# Task objective
Go through the listing and copy each line with the string "Blender".

++++++++++

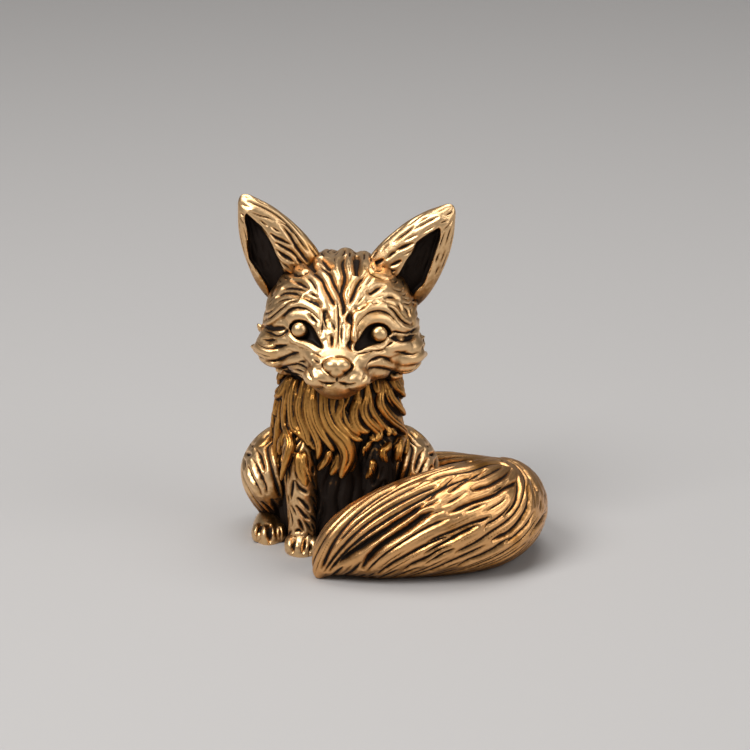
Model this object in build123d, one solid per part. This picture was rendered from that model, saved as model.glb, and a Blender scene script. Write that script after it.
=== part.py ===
from build123d import *
import os
from math import cos, pi, sin

# A sitting fox in cast brass, with its tail curled round its left side to the front. It is built as
# the wax master is: each form is its own piece, and it seats on the piece that carries it.
# The frame: the fox faces -Y, its own left is +X and Z is up. The origin is the centre of the flat
# seat that it rests on. Lengths are millimetres and angles are degrees.
# Every form is a loft of flat facets through closed rings, which keeps so small a part light.

SIDES = {"left": 1, "right": -1}  # the fox's own sides, as signs along X

# Torso: rump, back, chest and the neck stump that the head sits on
torso_height = 19.5
torso_half_width = 7.0
torso_half_depth = 7.3
torso_lean = 2.5  # how far the chest stands in front of the seat's centre
# height, half width, half depth and lean, as shares of those four sizes
torso_shares = [
    (0.00, 0.84, 0.88, 0.00),
    (0.08, 0.96, 0.97, 0.00),
    (0.25, 1.00, 1.00, 0.05),
    (0.45, 0.93, 0.86, 0.45),
    (0.65, 0.86, 0.73, 0.95),
    (0.85, 0.83, 0.68, 1.00),
    (1.00, 0.50, 0.46, 0.80),
]

# Head: skull, cheeks and muzzle, turned a little on the neck
head_height = 12.5
head_half_width = 7.7
head_length = 17.7  # from the back of the skull to the end of the muzzle
head_back = 5.3  # the back of the skull, behind the seat's centre
neck_sink = 2.7  # how far the neck stump stands up in the head
head_base = torso_height - neck_sink  # the chin above the ground
head_roll = 2.3  # the crown leans to the fox's left
head_yaw = -2.0  # the muzzle points to the fox's right
muzzle_rows = 4  # the last rows, which stand close enough as they are
# distance from the back, half width, widest line, rise above it and drop below it
head_shares = [
    (0.000, 0.08, 0.56, 0.06, 0.06),
    (0.025, 0.34, 0.56, 0.21, 0.21),
    (0.095, 0.64, 0.55, 0.35, 0.33),
    (0.220, 0.87, 0.52, 0.45, 0.42),
    (0.400, 0.99, 0.49, 0.51, 0.44),
    (0.560, 1.00, 0.44, 0.54, 0.39),
    (0.680, 0.90, 0.39, 0.51, 0.34),
    (0.760, 0.69, 0.34, 0.42, 0.30),
    (0.820, 0.50, 0.29, 0.32, 0.28),
    (0.890, 0.36, 0.25, 0.21, 0.24),
    (0.960, 0.25, 0.24, 0.13, 0.16),
    (1.000, 0.09, 0.25, 0.05, 0.06),
]

# Cheek tufts: pointed locks that lie along each cheek and stand out at its side
tuft_half_height = 0.95
tuft_half_depth = 1.0
tuft_root_share = 0.55  # of the head's half width, where the locks start on the cheek
tuft_seat_share = 0.86  # of the head's half width, up to which the locks lie on the cheek
tuft_sunk_share = 0.6  # of its half depth, how far a lock is set into the cheek
# height of the root, height and side of the point, and size
tuft_shares = [
    (0.36, 0.46, 1.05, 0.85),
    (0.26, 0.275, 1.13, 1.00),
    (0.16, 0.15, 1.00, 0.90),
]

# Eyes: round beads in almond sockets
eye_radius = 0.8
eye_side_share = 0.50  # of the head's half width
eye_height_share = 0.512  # of the head's height
socket_half_length = 2.1
socket_half_height = 1.15
socket_depth_share = 0.7  # of the bead's radius, so that the bead seats on the socket's floor
socket_inset_share = 0.3  # of its half length, towards the muzzle from the bead
socket_slant = 32.0  # the inner corner is the lower one

# Brow ridges, each an arch from the outer corner of the eye over it and down beside the muzzle
brow_radius = 0.5
brow_half_span = 2.5
brow_rise = 2.4
brow_start = 155.0  # degrees round the eye, counted from the muzzle's side over the top
brow_end = -25.0
brow_steps = 6

# Nose pad, at the end of the muzzle
nose_half_width = 1.3
nose_half_height = 0.98
nose_half_depth = 0.8
nose_back_share = 0.985  # of the head's length, from its back
nose_height_share = 0.318  # of the head's height

# Muzzle pads, at each side under the nose
muzzle_pad_radius = 1.45
muzzle_pad_side_share = 0.17
muzzle_pad_back_share = 0.895
muzzle_pad_height_share = 0.21

# Ears: leaf-shaped cups, open to the front, with locks of fur on the inner side
ear_length = 11.45
ear_half_width = 3.5
ear_half_depth = 1.7
ear_wall = 1.05  # the rim's width around the hollow
ear_hollow_depth = 1.5
ear_hollow_share = 1.2  # of the ear's half depth, the most that the hollow may have
ear_splay = 33.5  # from upright, outwards
ear_side_share = 0.64
ear_back_share = 0.355
ear_height_share = 0.755
ear_sink = 1.6  # the root's depth in the skull
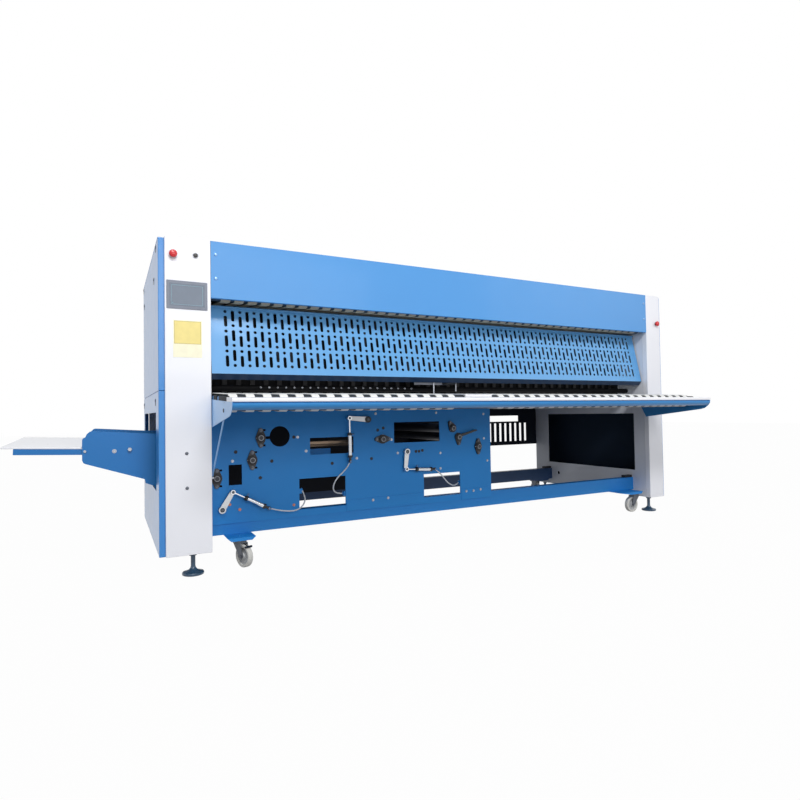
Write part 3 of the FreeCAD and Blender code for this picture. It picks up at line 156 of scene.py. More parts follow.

++++++++++

# Expected answer
Model this object in build123d, one solid per part. This picture was rendered from that model, saved as model.glb, and a Blender scene script. Write that script after it.
Write part 3 of the FreeCAD and Blender code for this picture. It picks up at line 156 of scene.py. More parts follow.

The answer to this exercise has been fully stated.